There is only about 25 feet of space from ramp to the roadside ditch edge.  About 4 feet of that will be a path in front of the ramp.  So I have a space about 20 feet wide by 55-60 feet long that will become garden, not lawn.  The whole area is partly shaded.  I want low maintenance plants.  Part of the space I will have mulched around the bird feeders, I think.  Maybe something that hides spilled birdseed would be better.  I want to centrally locate a birdbath-fountain in the correct proportions to the area.  I want to be able to sit on the ramp top over the old porch and see something restful and pretty.  I want it to look good all year.

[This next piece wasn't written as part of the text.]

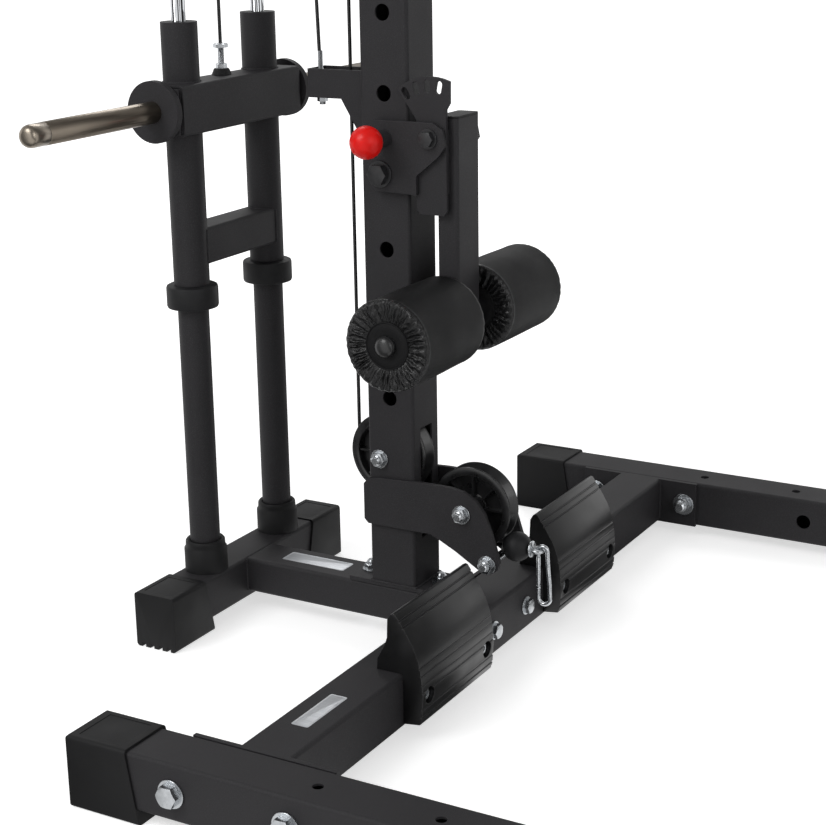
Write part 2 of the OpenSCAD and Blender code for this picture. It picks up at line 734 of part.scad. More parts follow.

Over to the west of the house are some cedars, old and gnarled, where the shade is deeper.  We used to have a sitting area there and there is still some mulch which will need to be renewed.  However I found it was too dry of shade to keep many plants in the ground looking good.  I now put my houseplants there in the summer.  I want to do that again this year, maybe on pillars of different sizes and put a small table and some seating there.

So there are the plans, along with planting all the things I ordered this spring, the things I hope to accomplish.  My time of active, physical gardening is limited; I want to accomplish things that can be sustained with little work in the years to come. I am hoping to get the hardscape, the bones and edges in this year at least.  The path may need to be hard surfaced in years coming but this year will probably be mulched.  We’ll see how the wheelchairs work through that. 

Now you see why I am anxious for spring to get here.  So much to do!